**WHAT TO PRODUCE:**
Search the entries below. Return every line that has "code" in it.

Object modeling scripts

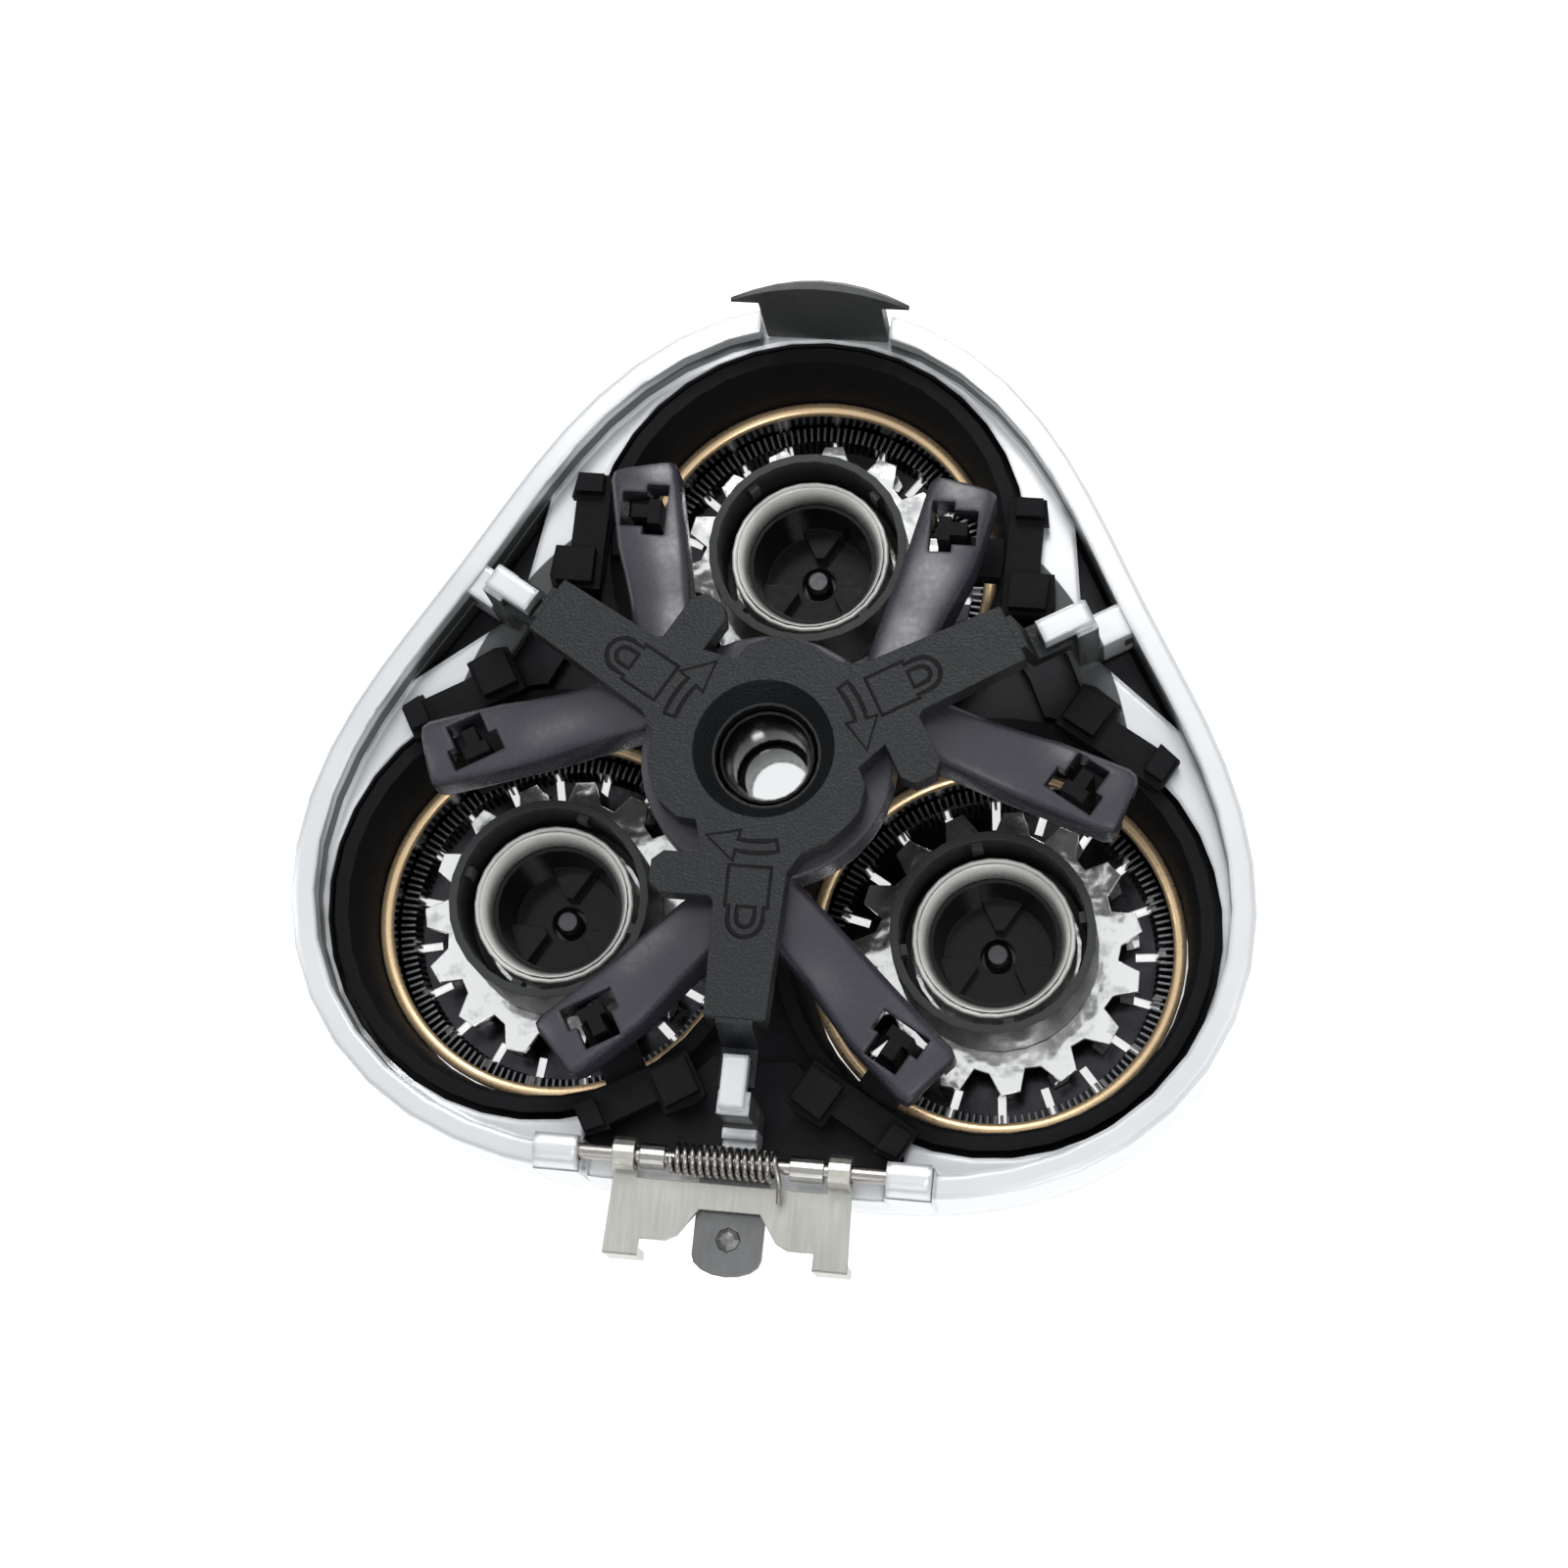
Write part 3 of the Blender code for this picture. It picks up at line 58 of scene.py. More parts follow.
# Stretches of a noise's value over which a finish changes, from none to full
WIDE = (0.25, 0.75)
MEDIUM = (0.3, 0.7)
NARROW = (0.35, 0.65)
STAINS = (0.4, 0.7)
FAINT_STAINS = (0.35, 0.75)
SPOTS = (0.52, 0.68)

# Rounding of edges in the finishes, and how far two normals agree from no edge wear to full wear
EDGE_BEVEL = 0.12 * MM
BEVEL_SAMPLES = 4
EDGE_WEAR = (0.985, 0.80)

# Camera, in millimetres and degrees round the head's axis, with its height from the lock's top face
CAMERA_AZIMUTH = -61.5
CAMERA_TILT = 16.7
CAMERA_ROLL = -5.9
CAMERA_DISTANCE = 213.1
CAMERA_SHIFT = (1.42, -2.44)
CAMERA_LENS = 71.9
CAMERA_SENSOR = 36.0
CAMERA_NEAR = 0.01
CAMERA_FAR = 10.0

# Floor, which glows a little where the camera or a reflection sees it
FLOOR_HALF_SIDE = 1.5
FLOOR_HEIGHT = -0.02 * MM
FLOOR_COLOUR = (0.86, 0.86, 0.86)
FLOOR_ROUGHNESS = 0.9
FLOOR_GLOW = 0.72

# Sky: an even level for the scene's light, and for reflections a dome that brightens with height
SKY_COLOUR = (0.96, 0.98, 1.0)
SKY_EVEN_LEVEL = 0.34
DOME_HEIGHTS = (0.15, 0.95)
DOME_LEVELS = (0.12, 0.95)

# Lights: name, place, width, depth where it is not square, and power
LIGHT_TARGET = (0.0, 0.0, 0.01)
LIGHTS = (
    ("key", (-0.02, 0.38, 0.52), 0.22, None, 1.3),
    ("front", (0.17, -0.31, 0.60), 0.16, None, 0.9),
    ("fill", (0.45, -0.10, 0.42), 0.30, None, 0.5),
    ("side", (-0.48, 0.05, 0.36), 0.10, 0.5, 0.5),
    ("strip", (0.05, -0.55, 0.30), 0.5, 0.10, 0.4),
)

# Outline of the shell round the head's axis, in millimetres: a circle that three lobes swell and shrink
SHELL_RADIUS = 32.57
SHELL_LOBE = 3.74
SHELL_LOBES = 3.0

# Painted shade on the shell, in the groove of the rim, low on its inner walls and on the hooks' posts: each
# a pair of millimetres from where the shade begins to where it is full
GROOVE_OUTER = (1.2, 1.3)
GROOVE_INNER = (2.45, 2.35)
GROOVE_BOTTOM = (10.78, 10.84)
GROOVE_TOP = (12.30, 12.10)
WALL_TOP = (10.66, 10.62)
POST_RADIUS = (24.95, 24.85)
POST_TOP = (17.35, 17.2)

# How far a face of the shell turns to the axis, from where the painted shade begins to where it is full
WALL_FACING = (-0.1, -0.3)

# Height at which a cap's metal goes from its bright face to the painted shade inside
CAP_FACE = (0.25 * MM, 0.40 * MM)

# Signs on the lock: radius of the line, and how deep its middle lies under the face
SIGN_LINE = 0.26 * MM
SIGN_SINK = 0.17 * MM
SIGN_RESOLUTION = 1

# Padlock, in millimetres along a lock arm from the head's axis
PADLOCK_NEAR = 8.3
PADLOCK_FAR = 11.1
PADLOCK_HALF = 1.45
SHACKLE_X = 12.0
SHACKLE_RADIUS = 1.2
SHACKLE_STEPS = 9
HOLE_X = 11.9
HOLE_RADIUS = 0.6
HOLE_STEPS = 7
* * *
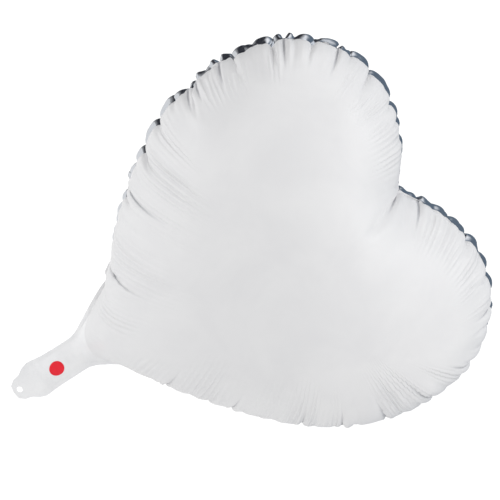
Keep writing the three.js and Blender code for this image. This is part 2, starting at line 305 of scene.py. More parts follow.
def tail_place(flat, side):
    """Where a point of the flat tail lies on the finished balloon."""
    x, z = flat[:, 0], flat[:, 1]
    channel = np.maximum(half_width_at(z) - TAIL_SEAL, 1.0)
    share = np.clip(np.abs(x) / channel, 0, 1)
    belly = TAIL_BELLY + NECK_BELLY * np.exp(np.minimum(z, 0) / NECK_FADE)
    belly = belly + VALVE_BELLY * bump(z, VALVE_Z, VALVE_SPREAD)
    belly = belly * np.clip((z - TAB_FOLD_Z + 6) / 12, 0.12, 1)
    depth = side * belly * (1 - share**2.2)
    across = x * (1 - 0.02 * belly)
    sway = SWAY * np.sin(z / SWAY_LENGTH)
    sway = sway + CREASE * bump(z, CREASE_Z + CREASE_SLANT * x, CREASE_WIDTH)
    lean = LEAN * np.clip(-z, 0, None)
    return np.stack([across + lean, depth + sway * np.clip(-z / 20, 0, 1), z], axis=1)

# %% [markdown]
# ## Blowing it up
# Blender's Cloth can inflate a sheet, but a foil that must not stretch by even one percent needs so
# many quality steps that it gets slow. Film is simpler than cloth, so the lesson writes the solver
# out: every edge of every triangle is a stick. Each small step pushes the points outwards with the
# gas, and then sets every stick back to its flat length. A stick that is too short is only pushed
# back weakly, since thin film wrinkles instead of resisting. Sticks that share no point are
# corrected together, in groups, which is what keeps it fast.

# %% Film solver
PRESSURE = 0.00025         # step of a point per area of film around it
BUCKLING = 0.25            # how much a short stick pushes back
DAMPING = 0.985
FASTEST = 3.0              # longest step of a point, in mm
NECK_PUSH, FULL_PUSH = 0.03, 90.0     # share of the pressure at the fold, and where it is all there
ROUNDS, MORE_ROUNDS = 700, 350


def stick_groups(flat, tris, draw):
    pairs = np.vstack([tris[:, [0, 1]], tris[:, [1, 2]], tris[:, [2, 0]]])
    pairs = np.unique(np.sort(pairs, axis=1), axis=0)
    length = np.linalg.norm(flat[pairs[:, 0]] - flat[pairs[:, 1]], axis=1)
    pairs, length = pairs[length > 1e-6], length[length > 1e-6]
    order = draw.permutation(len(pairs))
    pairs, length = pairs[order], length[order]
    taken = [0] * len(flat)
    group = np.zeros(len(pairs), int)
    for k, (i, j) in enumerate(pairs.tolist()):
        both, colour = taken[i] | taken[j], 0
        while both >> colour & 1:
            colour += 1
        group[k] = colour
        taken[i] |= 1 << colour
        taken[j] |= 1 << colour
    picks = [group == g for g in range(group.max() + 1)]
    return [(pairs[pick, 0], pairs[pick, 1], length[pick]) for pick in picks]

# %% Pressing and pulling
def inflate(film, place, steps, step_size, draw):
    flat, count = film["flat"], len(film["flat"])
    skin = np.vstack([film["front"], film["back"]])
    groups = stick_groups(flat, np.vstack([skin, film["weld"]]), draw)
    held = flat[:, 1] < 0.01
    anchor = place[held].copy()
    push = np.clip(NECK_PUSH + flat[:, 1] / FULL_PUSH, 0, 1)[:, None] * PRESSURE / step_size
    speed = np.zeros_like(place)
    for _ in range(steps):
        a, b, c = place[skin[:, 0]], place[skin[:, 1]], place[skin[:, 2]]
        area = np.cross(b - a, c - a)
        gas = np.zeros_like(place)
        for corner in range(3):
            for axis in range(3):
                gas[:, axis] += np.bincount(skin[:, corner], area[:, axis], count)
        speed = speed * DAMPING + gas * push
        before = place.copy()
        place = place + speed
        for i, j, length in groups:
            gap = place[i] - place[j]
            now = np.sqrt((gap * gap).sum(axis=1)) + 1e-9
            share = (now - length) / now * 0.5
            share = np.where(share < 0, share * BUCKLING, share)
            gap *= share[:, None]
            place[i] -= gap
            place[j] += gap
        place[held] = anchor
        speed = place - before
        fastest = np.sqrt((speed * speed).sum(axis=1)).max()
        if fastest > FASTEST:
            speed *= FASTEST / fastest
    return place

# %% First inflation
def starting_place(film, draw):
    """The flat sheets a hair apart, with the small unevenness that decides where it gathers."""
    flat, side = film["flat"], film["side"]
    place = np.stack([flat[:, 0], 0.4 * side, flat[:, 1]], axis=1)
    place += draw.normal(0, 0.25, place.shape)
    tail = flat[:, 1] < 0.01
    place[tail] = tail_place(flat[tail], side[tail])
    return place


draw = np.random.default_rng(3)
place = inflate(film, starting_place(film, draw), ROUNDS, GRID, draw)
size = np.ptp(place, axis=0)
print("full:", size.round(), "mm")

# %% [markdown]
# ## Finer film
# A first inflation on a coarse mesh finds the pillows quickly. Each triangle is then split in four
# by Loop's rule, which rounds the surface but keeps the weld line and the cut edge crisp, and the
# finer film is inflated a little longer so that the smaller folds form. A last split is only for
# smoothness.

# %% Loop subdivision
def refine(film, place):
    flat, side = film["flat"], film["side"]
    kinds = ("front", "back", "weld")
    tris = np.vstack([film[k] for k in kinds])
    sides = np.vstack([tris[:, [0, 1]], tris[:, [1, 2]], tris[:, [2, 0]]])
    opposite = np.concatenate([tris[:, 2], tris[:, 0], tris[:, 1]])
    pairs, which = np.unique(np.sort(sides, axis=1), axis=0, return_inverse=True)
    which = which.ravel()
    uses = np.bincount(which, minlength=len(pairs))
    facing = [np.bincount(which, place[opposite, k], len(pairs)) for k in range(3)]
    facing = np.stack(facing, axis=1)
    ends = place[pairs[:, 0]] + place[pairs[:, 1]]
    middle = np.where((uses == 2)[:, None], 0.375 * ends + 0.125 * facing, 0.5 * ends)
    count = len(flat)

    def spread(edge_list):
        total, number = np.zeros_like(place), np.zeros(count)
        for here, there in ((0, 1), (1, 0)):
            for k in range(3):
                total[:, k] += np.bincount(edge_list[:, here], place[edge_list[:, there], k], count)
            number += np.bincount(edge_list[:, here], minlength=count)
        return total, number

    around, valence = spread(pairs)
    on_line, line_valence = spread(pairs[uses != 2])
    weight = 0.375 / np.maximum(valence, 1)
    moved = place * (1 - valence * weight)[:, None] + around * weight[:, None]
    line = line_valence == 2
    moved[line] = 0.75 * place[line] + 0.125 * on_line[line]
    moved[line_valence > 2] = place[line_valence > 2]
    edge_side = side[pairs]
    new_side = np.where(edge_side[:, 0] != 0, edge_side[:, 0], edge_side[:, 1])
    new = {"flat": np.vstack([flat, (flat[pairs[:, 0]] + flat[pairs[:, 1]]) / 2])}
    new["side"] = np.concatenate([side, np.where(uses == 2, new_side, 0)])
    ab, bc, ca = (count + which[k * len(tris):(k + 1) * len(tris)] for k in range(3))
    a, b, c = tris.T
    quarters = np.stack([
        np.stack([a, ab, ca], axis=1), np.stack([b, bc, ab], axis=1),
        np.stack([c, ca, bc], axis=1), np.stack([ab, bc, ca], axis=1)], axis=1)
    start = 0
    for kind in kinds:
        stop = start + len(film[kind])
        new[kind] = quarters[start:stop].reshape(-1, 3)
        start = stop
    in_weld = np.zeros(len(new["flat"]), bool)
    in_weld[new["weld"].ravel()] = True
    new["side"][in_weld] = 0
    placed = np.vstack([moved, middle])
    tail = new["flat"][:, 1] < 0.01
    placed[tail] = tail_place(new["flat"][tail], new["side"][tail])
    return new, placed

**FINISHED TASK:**
Write part 3 of the Blender code for this picture. It picks up at line 58 of scene.py. More parts follow.
Keep writing the three.js and Blender code for this image. This is part 2, starting at line 305 of scene.py. More parts follow.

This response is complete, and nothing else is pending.